### [PROBLEM DETAILS]
Print the complete set of entries exactly.

(begin)

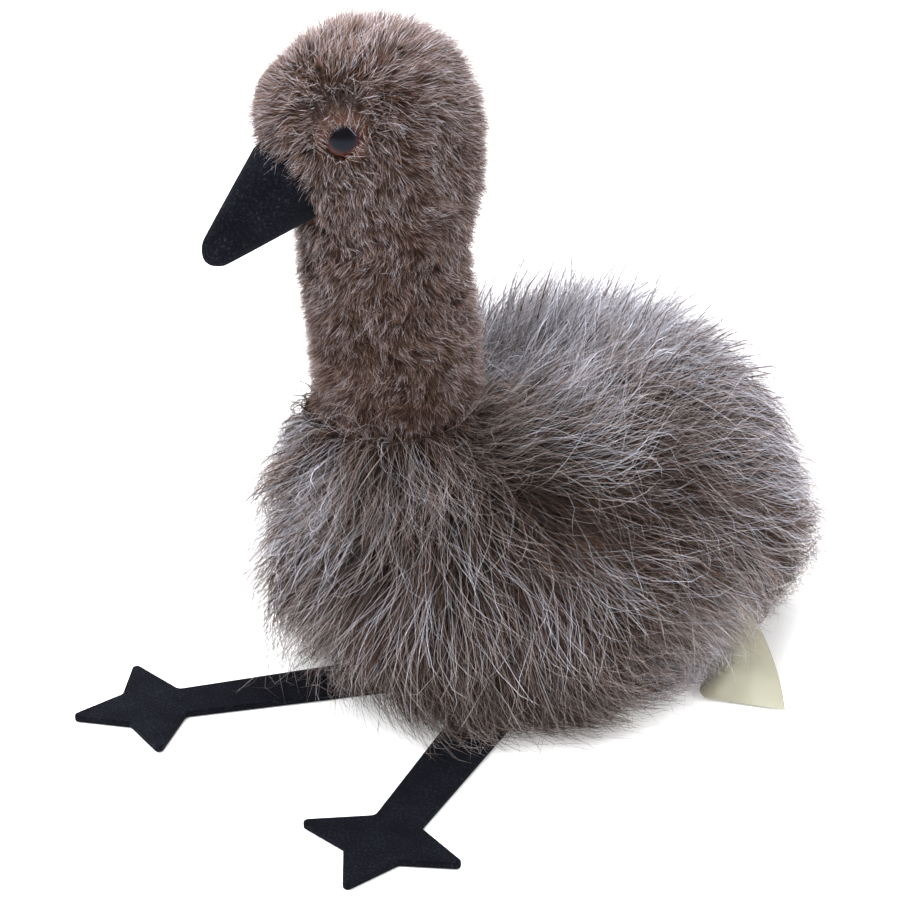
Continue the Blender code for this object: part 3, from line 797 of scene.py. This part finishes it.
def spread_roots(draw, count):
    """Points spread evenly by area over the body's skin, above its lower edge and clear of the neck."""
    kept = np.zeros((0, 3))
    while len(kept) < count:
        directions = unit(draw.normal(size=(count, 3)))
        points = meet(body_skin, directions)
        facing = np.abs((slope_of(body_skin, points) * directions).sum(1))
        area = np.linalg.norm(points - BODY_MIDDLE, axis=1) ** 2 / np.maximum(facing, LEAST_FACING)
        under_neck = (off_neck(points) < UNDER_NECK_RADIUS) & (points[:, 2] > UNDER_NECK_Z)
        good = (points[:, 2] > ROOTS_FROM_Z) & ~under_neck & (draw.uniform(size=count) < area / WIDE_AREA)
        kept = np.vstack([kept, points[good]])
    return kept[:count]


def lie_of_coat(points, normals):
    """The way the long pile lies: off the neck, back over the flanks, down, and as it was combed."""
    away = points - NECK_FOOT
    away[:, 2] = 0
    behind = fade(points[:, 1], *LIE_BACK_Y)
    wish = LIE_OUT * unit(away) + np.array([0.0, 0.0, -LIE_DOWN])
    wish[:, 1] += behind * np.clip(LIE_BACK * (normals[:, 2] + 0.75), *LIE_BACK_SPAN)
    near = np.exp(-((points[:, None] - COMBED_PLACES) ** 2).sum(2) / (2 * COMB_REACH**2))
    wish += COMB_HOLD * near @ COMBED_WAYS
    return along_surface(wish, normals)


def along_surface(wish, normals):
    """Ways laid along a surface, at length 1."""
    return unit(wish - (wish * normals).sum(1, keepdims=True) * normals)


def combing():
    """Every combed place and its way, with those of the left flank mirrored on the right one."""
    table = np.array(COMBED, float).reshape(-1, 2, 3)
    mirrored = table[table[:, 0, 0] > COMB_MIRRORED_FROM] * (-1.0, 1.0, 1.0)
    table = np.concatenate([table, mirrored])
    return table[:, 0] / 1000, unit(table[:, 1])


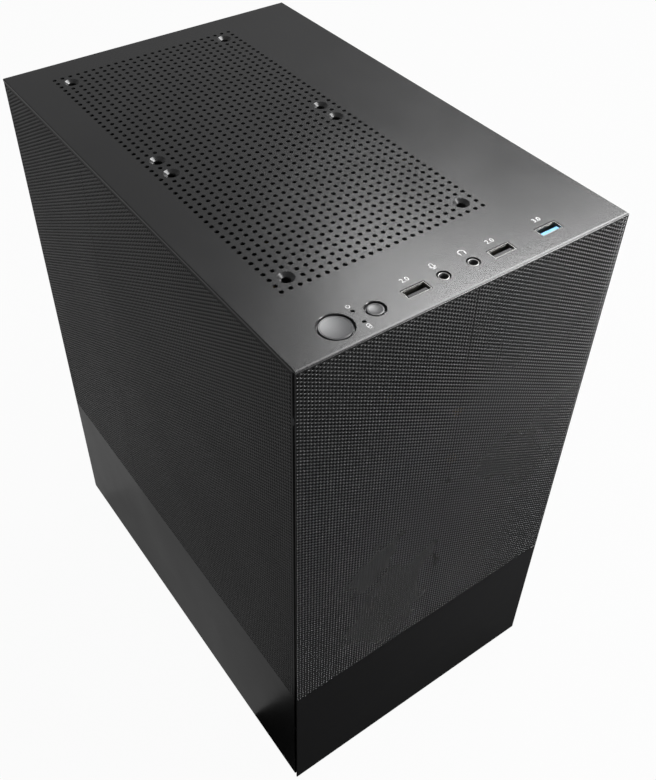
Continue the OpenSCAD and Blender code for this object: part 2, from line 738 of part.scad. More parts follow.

(end)

### [OUTPUT OF THE TASK]
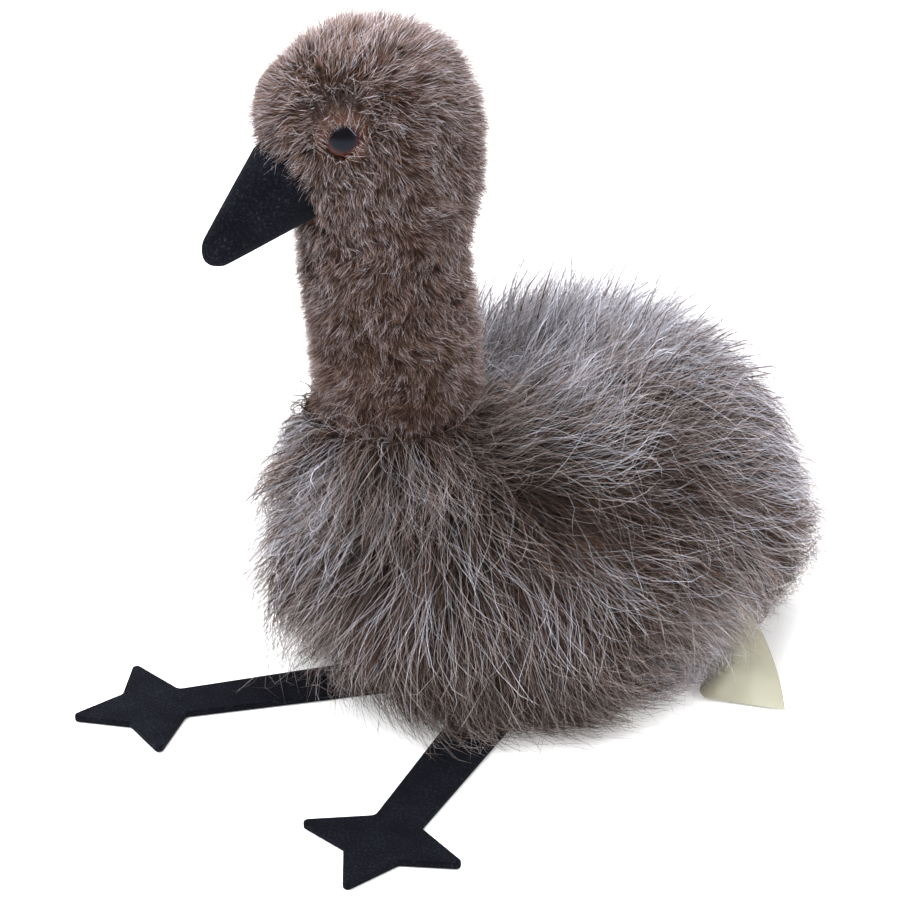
Continue the Blender code for this object: part 3, from line 797 of scene.py. This part finishes it.
def spread_roots(draw, count):
    """Points spread evenly by area over the body's skin, above its lower edge and clear of the neck."""
    kept = np.zeros((0, 3))
    while len(kept) < count:
        directions = unit(draw.normal(size=(count, 3)))
        points = meet(body_skin, directions)
        facing = np.abs((slope_of(body_skin, points) * directions).sum(1))
        area = np.linalg.norm(points - BODY_MIDDLE, axis=1) ** 2 / np.maximum(facing, LEAST_FACING)
        under_neck = (off_neck(points) < UNDER_NECK_RADIUS) & (points[:, 2] > UNDER_NECK_Z)
        good = (points[:, 2] > ROOTS_FROM_Z) & ~under_neck & (draw.uniform(size=count) < area / WIDE_AREA)
        kept = np.vstack([kept, points[good]])
    return kept[:count]


def lie_of_coat(points, normals):
    """The way the long pile lies: off the neck, back over the flanks, down, and as it was combed."""
    away = points - NECK_FOOT
    away[:, 2] = 0
    behind = fade(points[:, 1], *LIE_BACK_Y)
    wish = LIE_OUT * unit(away) + np.array([0.0, 0.0, -LIE_DOWN])
    wish[:, 1] += behind * np.clip(LIE_BACK * (normals[:, 2] + 0.75), *LIE_BACK_SPAN)
    near = np.exp(-((points[:, None] - COMBED_PLACES) ** 2).sum(2) / (2 * COMB_REACH**2))
    wish += COMB_HOLD * near @ COMBED_WAYS
    return along_surface(wish, normals)


def along_surface(wish, normals):
    """Ways laid along a surface, at length 1."""
    return unit(wish - (wish * normals).sum(1, keepdims=True) * normals)


def combing():
    """Every combed place and its way, with those of the left flank mirrored on the right one."""
    table = np.array(COMBED, float).reshape(-1, 2, 3)
    mirrored = table[table[:, 0, 0] > COMB_MIRRORED_FROM] * (-1.0, 1.0, 1.0)
    table = np.concatenate([table, mirrored])
    return table[:, 0] / 1000, unit(table[:, 1])


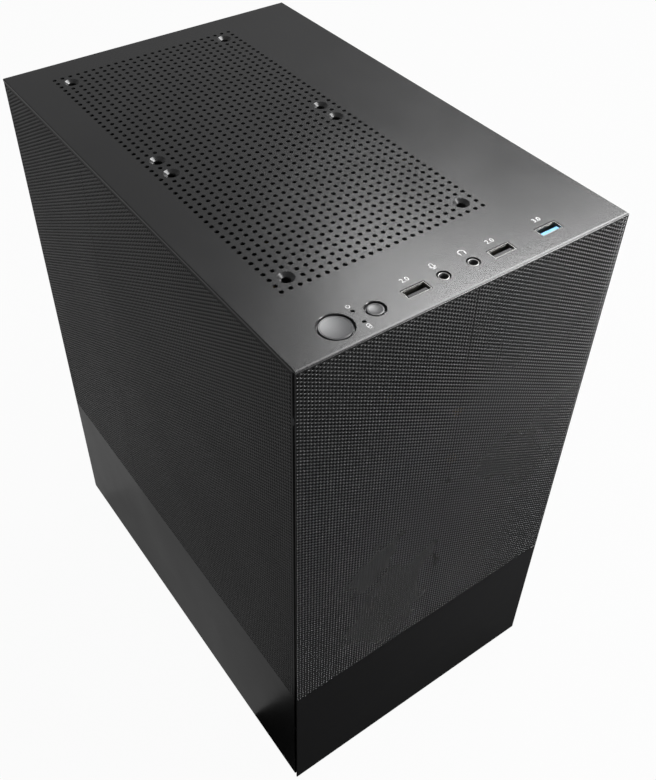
Continue the OpenSCAD and Blender code for this object: part 2, from line 738 of part.scad. More parts follow.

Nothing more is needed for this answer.